ROS and redox homeostasis in pollen fertility under heat stress: a tale of two pollen subpopulations

To ensure reproductive success, flowering plants produce an excess of pollen to fertilize a limited number of ovules. However, in many flowering plants the male gametophyte is considered to be the most sensitive tissue to high temperatures, with even a single hot day being able to cause male sterility. Using flow cytometry approach, we recently showed that pollen grains mature into two distinct subpopulations – those that display high metabolic activity and elevated reactive oxygen species (ROS) levels immediately after hydration (high-ROS/active), and those that maintain an extended period of dormancy with low metabolic activity (low-ROS/dormant). We show that while the high-ROS pollen grains are highly susceptible to heat stress, low-ROS pollen grains may survive even extreme temperatures. We propose that the dormant pollen serves as a backup to provide a second chance for successful fertilization when the `first wave` of pollen encounters an unpredictable growth condition such as heat stress. Pollen grains expressing redox-sensitive ro-GFP further reveals two distinct subpopulations with the majority being highly reduced, yet the relationship between the redox status and the active/dormant state of the pollen awaits further investigation.
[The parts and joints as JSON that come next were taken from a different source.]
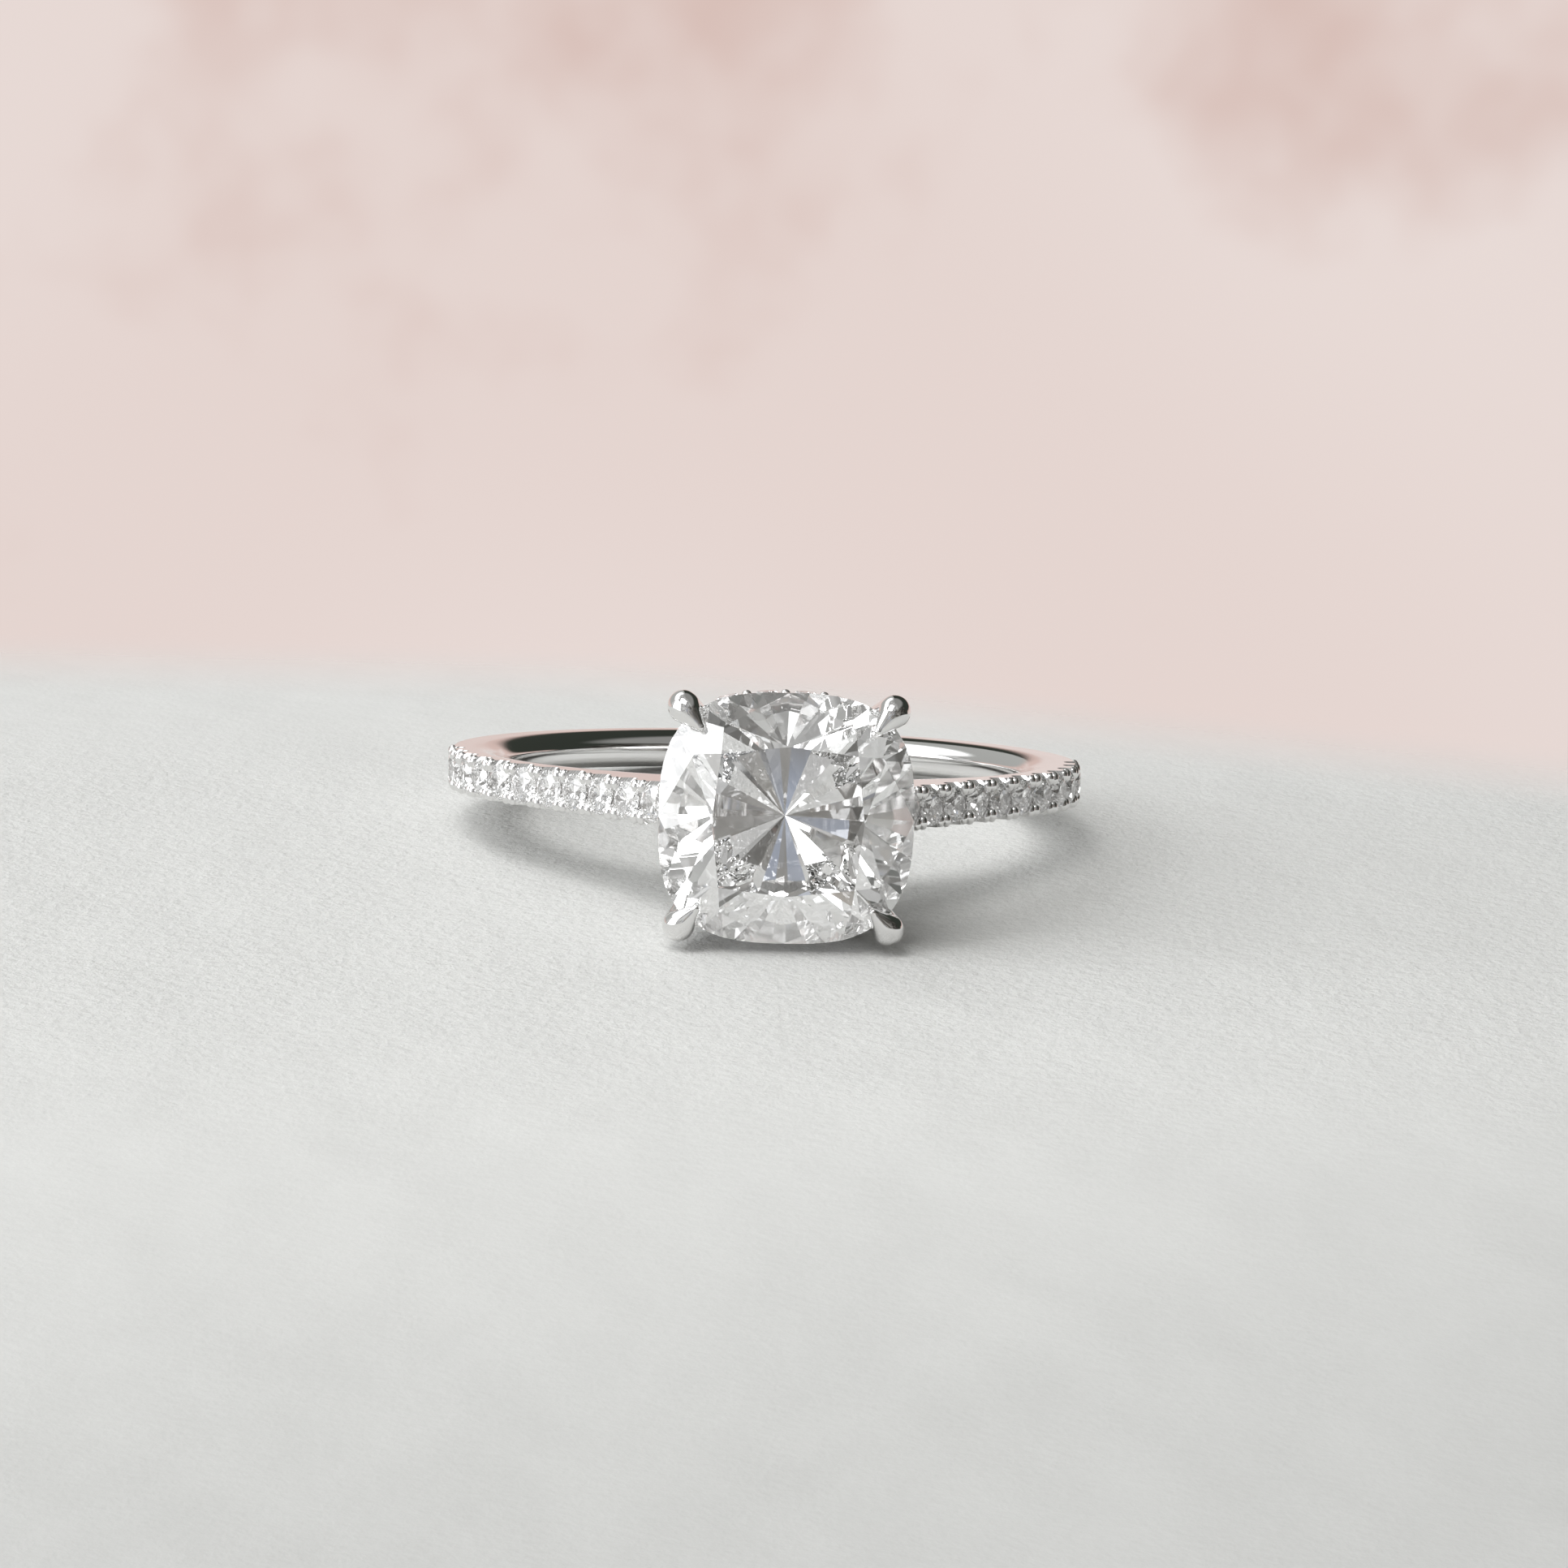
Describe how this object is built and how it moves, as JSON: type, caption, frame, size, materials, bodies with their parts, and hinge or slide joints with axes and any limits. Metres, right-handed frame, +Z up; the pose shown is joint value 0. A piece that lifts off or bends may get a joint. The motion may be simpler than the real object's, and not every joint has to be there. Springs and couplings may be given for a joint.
{
  "type": "engagement ring",
  "caption": "Finger ring with a square cushion-cut centre stone in a claw basket, a hidden halo below it and a pave-set band with straight raised shoulders.",
  "frame": {"origin": "on the surface the ring lies on, under the middle of its box", "axes": "+Z up from the surface, close to the finger axis, which leans 7.4 degrees toward +Y; the centre stone faces -Y; +X to the viewer's right"},
  "size_m": [0.0204, 0.026, 0.0075],
  "materials": {
    "white_metal": "mirror polish, rhodium plated",
    "centre_gem": "faceted and polished, colourless",
    "small_gem": "faceted and polished, colourless"
  },
  "bodies": {
    "root": {"shank": "white_metal", "gallery_base": "white_metal", "halo_rail": "white_metal", "claw_upper_left": "white_metal", "claw_upper_right": "white_metal", "claw_lower_left": "white_metal", "claw_lower_right": "white_metal", "centre_stone": "centre_gem", "pave_left_1": "small_gem", "pave_left_2": "small_gem", "pave_left_3": "small_gem", "pave_left_4": "small_gem", "pave_left_5": "small_gem", "pave_left_6": "small_gem", "pave_left_7": "small_gem", "pave_left_8": "small_gem", "pave_left_9": "small_gem", "pave_left_10": "small_gem", "pave_left_11": "small_gem", "pave_right_1": "small_gem", "pave_right_2": "small_gem", "pave_right_3": "small_gem", "pave_right_4": "small_gem", "pave_right_5": "small_gem", "pave_right_6": "small_gem", "pave_right_7": "small_gem", "pave_right_8": "small_gem", "pave_right_9": "small_gem", "pave_right_10": "small_gem", "pave_right_11": "small_gem", "halo_1": "small_gem", "halo_2": "small_gem", "halo_3": "small_gem", "halo_4": "small_gem", "halo_5": "small_gem", "halo_6": "small_gem", "halo_7": "small_gem", "halo_8": "small_gem", "halo_9": "small_gem", "halo_10": "small_gem", "halo_11": "small_gem", "halo_12": "small_gem", "halo_13": "small_gem", "halo_14": "small_gem", "halo_15": "small_gem", "halo_16": "small_gem"}
  },
  "joints": []
}
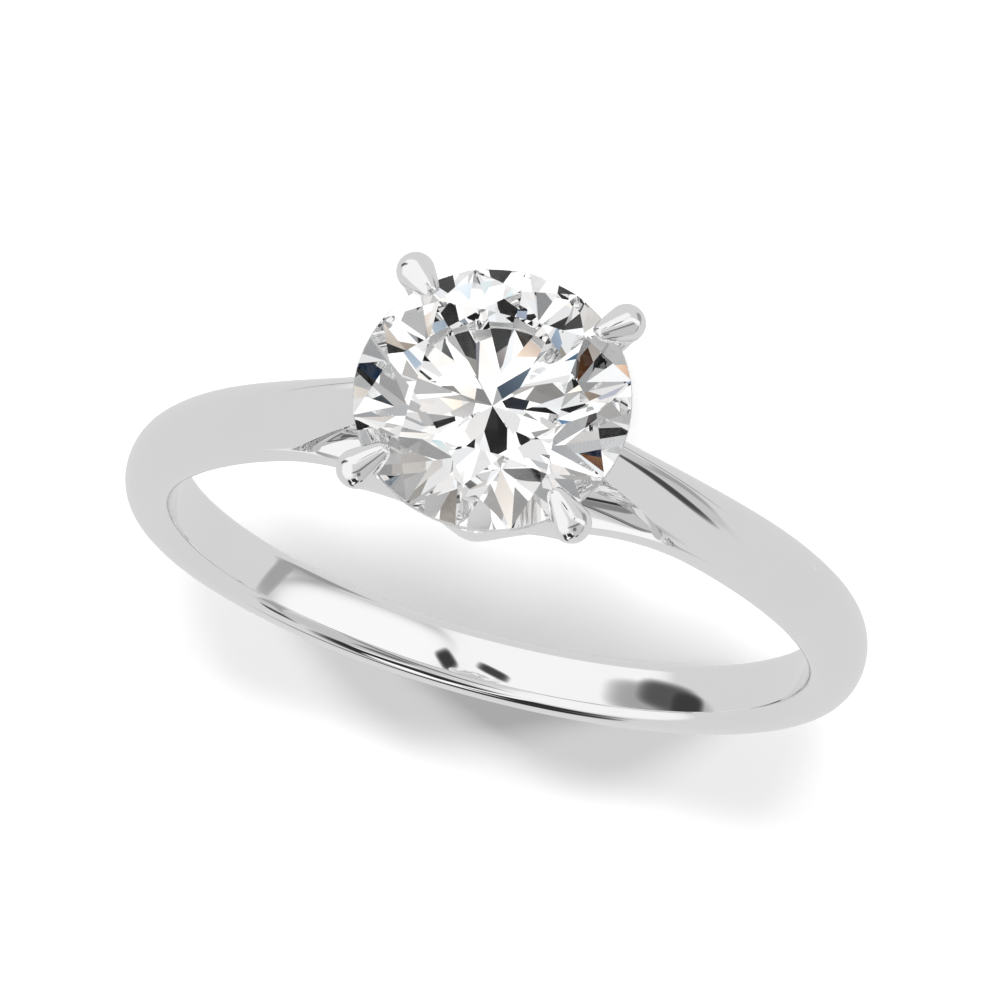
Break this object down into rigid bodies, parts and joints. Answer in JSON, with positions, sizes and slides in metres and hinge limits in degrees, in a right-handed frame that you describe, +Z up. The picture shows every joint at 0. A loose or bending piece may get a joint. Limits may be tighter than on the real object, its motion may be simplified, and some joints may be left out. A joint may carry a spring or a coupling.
{
  "type": "solitaire engagement ring",
  "caption": "Slim finger ring lying on its side: a rounded band whose shoulders rise to an openwork claw head that holds a round brilliant-cut stone.",
  "frame": {"origin": "on the floor, under the middle of the ring's box as the ring lies on its side", "axes": "+Z is up from the floor; +Y runs from the stone's table to the foot of the band; X runs across the finger hole; the finger hole's axis leans 5.7 degrees from +Z towards +Y"},
  "size_m": [0.0206, 0.025, 0.0064],
  "materials": {
    "white_gold": "mirror-polished white gold",
    "diamond": "clear faceted stone with polished facets"
  },
  "bodies": {
    "root": {"band": "white_gold", "brilliant": "diamond"}
  },
  "joints": []
}
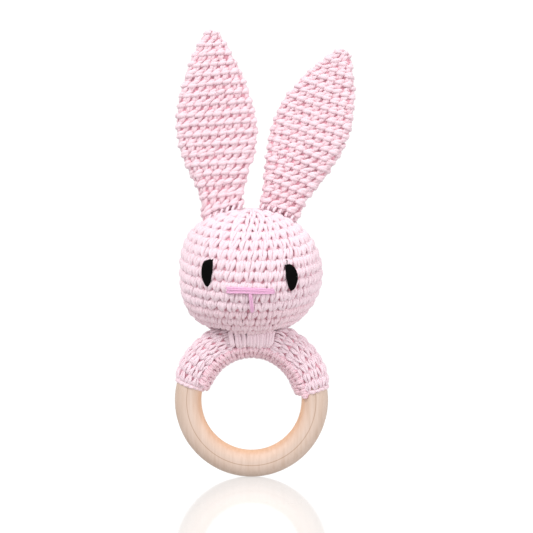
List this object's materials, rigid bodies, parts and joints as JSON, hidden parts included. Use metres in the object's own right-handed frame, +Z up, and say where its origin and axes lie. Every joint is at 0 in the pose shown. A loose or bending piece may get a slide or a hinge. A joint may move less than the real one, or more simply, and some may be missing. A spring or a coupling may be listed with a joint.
{
  "type": "teething ring rattle",
  "caption": "Baby's teething rattle: a bare wooden gripping ring with a crocheted sleeve on it, carrying a stuffed crochet rabbit head with long flat ears.",
  "frame": {"origin": "centre of the wooden ring, on the ring's own axis", "axes": "+Z up along the rabbit from the ring to the ears, the ring's axis along Y, the face looking towards -Y, so the rabbit's right ear is on the -X side"},
  "size_m": [0.0655, 0.0516, 0.1603],
  "materials": {
    "beech": "satin, oiled",
    "pink_yarn": "crocheted cotton yarn, matte",
    "sewing_yarn": "cotton sewing yarn, matte",
    "fibre_filling": "loose polyester fibre",
    "case_plastic": "smooth moulded",
    "bead_plastic": "smooth moulded",
    "black_thread": "satin stitched embroidery thread",
    "rose_thread": "embroidery thread"
  },
  "bodies": {
    "sleeve": {"ring_cover": "pink_yarn", "cover_seam_yarn": "sewing_yarn", "neck_stitches": "sewing_yarn"},
    "ring": {"wooden_ring": "beech"},
    "head": {"head_shell": "pink_yarn", "head_stuffing": "fibre_filling", "rattle_case_front": "case_plastic", "rattle_case_back": "case_plastic", "ear_left_stitches": "sewing_yarn", "ear_right_stitches": "sewing_yarn", "eye_left_thread": "black_thread", "eye_right_thread": "black_thread", "nose_thread": "rose_thread", "mouth_thread": "rose_thread"},
    "left_ear": {"ear_left": "pink_yarn"},
    "right_ear": {"ear_right": "pink_yarn"},
    "bead_1": {"rattle_bead_1": "bead_plastic"},
    "bead_2": {"rattle_bead_2": "bead_plastic"},
    "bead_3": {"rattle_bead_3": "bead_plastic"},
    "bead_4": {"rattle_bead_4": "bead_plastic"},
    "bead_5": {"rattle_bead_5": "bead_plastic"}
  },
  "joints": [
    {"name": "ring_turn", "type": "hinge", "parent": "sleeve", "child": "ring", "pos_m": [0, 0, 0], "axis": [0, 1, 0], "continuous": true},
    {"name": "head_nod", "type": "hinge", "parent": "sleeve", "child": "head", "pos_m": [0, 0, 0.0224], "axis": [1, 0, 0], "range_deg": [-15, 15], "stiffness_Nm_per_rad": 0.1},
    {"name": "left_ear_flop", "type": "hinge", "parent": "head", "child": "left_ear", "pos_m": [-0.0118, 0, 0.0702], "axis": [0.9135, 0, 0.4067], "range_deg": [-35, 35], "stiffness_Nm_per_rad": 0.02},
    {"name": "right_ear_flop", "type": "hinge", "parent": "head", "child": "right_ear", "pos_m": [0.0118, 0, 0.0702], "axis": [0.9135, 0, -0.4067], "range_deg": [-35, 35], "stiffness_Nm_per_rad": 0.02},
    {"name": "bead_1_rattle", "type": "slide", "parent": "head", "child": "bead_1", "axis": [0, 0, 1], "range_m": [0, 0.01004]},
    {"name": "bead_2_rattle", "type": "slide", "parent": "head", "child": "bead_2", "axis": [0, 0, 1], "range_m": [0, 0.0146]},
    {"name": "bead_3_rattle", "type": "slide", "parent": "head", "child": "bead_3", "axis": [0, 0, 1], "range_m": [0, 0.01004]},
    {"name": "bead_4_rattle", "type": "slide", "parent": "head", "child": "bead_4", "axis": [0, 0, 1], "range_m": [0, 0.01356]},
    {"name": "bead_5_rattle", "type": "slide", "parent": "head", "child": "bead_5", "axis": [0, 0, 1], "range_m": [0, 0.01356]}
  ]
}
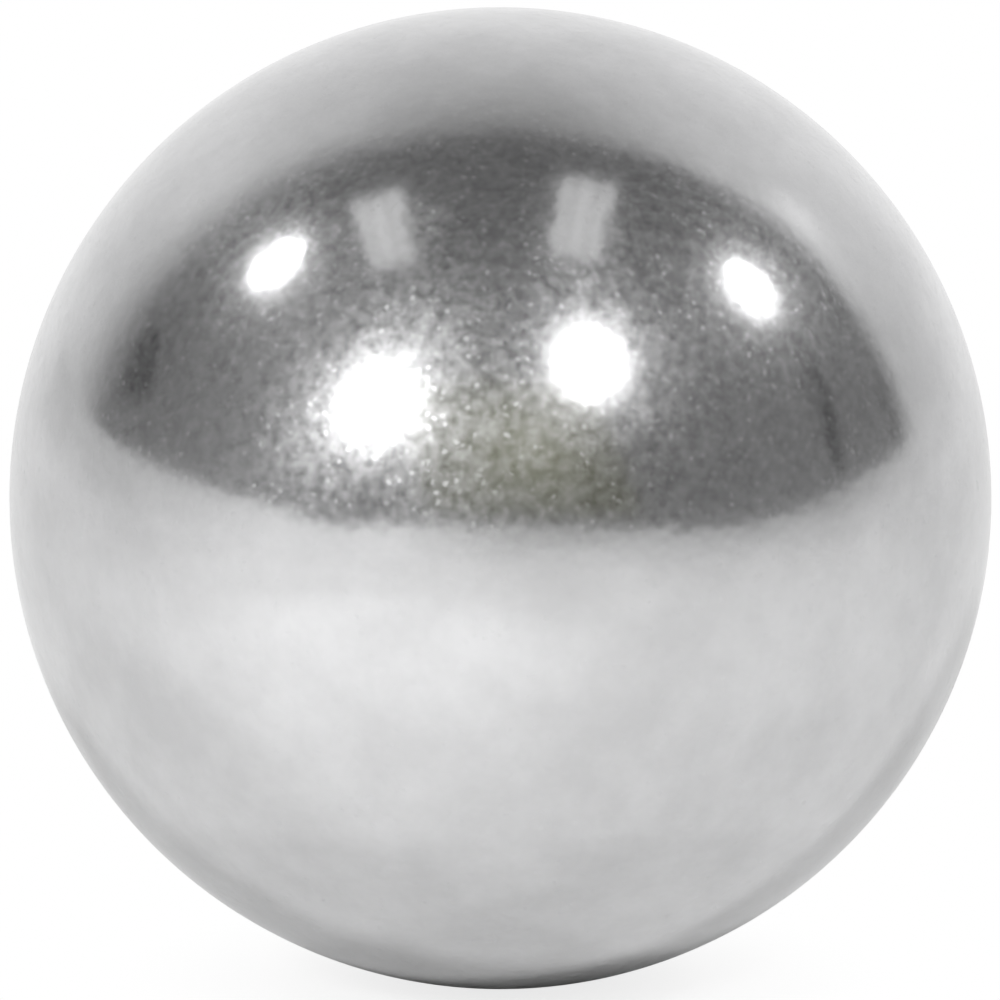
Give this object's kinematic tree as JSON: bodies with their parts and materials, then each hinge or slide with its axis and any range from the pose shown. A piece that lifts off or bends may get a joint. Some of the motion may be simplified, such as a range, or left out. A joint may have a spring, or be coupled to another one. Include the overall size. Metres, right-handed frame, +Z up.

In addition, FACS-purified active and dormant pollen revealed different ribosomal RNA and transcriptomics profiles, pointing to mechanisms involved in dormancy initiation/release and resilience. Our findings suggest that by regulating the activity state of pollen, thus modulating the composition of the pollen population, flowering plants may optimize their reproductive success to best-fit changes in their environment.